**WHAT YOU ARE ASKED TO DO:** Return, exactly as written, every line from the first line of the data below through the line that contains "straps, lying flat.".

**SOURCE DATA:**
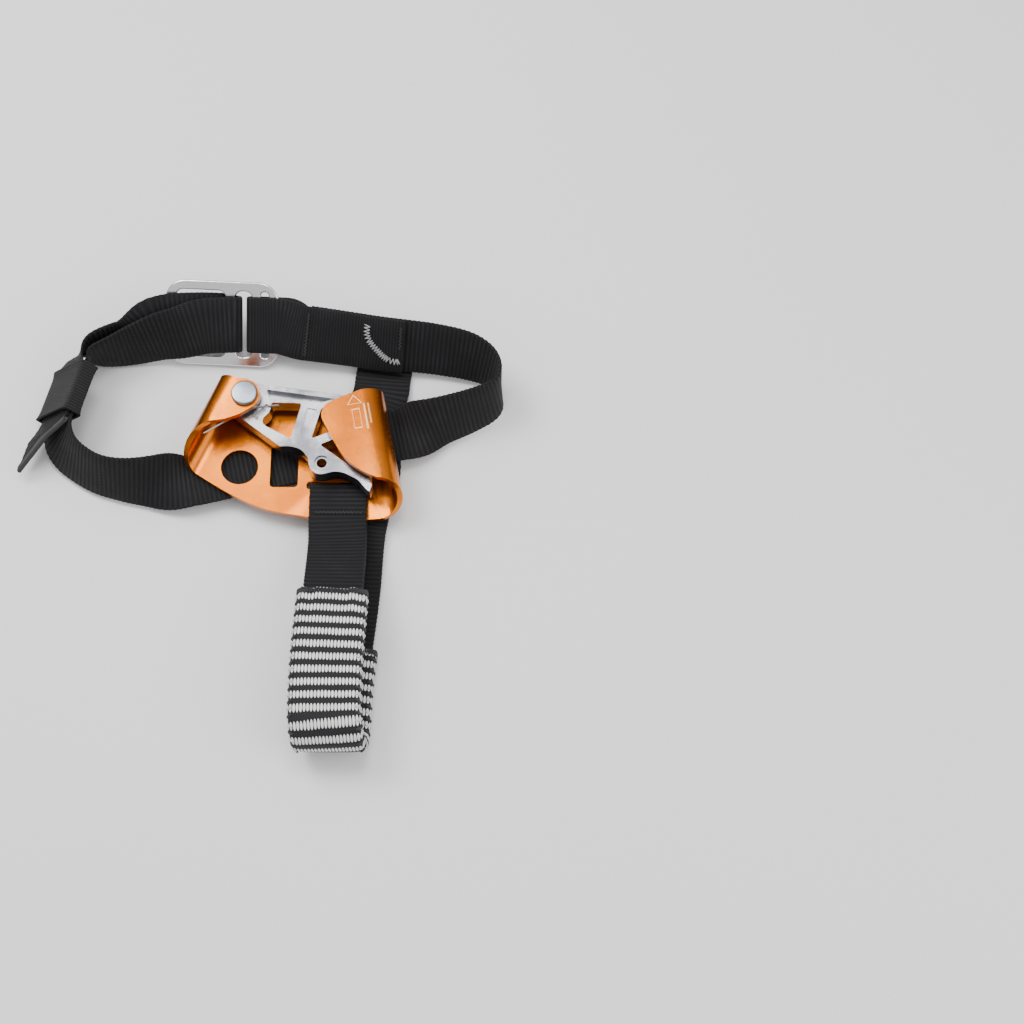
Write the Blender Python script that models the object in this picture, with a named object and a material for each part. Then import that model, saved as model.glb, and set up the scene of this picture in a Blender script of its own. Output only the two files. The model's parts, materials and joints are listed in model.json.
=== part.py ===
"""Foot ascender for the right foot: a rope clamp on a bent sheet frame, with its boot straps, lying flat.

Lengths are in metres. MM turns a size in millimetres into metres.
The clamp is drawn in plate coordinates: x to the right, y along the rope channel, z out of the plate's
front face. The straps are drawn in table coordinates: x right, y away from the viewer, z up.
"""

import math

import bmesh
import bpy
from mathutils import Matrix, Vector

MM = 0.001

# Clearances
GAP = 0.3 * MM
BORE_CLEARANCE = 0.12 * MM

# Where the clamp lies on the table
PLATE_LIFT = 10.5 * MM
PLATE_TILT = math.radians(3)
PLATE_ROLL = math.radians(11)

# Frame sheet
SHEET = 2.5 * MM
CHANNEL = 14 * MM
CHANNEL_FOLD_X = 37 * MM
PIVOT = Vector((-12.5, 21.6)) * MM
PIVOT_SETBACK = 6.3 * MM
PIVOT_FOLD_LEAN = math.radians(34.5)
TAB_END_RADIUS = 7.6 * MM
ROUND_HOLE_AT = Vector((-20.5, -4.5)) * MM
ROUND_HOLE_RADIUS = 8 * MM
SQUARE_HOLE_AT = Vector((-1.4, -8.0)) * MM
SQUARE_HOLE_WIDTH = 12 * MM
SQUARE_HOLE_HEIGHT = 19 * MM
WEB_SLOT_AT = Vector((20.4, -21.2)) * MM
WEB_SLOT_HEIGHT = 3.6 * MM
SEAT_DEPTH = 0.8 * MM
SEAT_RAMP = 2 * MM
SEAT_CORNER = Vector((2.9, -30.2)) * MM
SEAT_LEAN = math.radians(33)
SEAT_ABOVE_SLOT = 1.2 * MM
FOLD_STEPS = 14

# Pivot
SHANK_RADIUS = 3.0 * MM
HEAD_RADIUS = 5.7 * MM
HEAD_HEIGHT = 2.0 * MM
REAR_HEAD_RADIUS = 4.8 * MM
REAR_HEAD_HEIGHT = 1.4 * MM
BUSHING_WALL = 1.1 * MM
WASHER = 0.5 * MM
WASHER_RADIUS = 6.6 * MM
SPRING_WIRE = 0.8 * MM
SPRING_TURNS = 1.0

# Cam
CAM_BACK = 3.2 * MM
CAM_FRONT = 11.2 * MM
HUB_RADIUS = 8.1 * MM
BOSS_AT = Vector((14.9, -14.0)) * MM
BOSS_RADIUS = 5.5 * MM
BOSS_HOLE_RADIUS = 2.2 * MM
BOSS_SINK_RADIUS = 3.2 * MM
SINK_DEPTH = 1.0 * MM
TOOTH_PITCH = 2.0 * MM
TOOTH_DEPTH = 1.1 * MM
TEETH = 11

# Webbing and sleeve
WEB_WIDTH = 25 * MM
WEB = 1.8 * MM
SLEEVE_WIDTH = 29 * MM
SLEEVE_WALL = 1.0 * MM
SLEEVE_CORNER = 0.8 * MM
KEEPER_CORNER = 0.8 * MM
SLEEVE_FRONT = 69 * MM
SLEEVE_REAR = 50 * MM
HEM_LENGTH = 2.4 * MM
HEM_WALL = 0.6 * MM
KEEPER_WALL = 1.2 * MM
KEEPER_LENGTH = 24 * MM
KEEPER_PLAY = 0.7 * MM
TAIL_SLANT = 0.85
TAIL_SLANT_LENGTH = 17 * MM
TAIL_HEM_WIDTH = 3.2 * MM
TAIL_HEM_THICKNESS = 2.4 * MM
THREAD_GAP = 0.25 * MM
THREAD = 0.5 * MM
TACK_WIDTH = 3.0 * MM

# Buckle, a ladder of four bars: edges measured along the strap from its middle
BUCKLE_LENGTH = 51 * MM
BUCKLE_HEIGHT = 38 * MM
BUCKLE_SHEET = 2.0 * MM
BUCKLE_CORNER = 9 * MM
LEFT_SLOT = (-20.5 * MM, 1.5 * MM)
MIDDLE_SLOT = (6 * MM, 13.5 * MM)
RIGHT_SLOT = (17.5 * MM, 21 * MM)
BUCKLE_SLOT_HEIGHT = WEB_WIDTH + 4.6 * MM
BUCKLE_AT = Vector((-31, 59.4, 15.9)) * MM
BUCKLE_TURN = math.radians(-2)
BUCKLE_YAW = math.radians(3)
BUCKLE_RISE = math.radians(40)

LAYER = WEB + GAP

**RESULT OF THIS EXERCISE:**
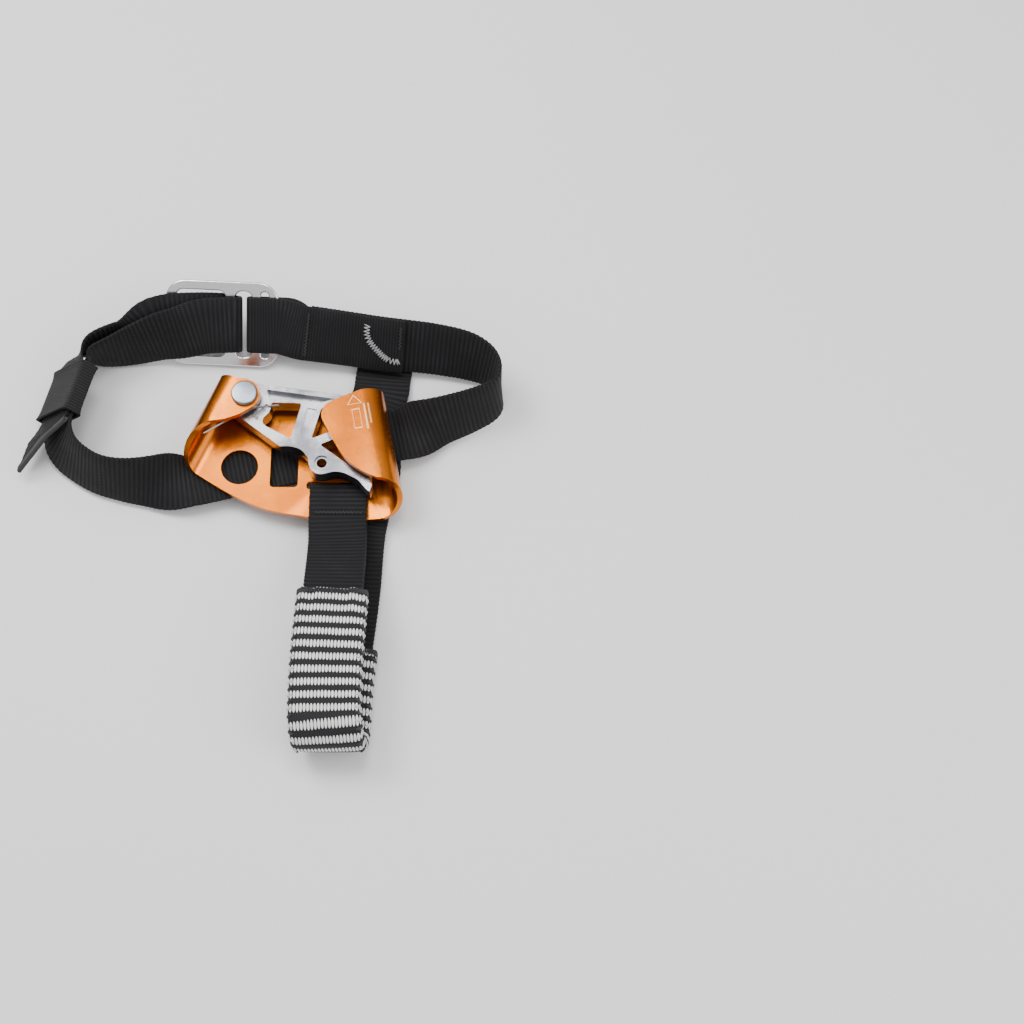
Write the Blender Python script that models the object in this picture, with a named object and a material for each part. Then import that model, saved as model.glb, and set up the scene of this picture in a Blender script of its own. Output only the two files. The model's parts, materials and joints are listed in model.json.
=== part.py ===
"""Foot ascender for the right foot: a rope clamp on a bent sheet frame, with its boot straps, lying flat.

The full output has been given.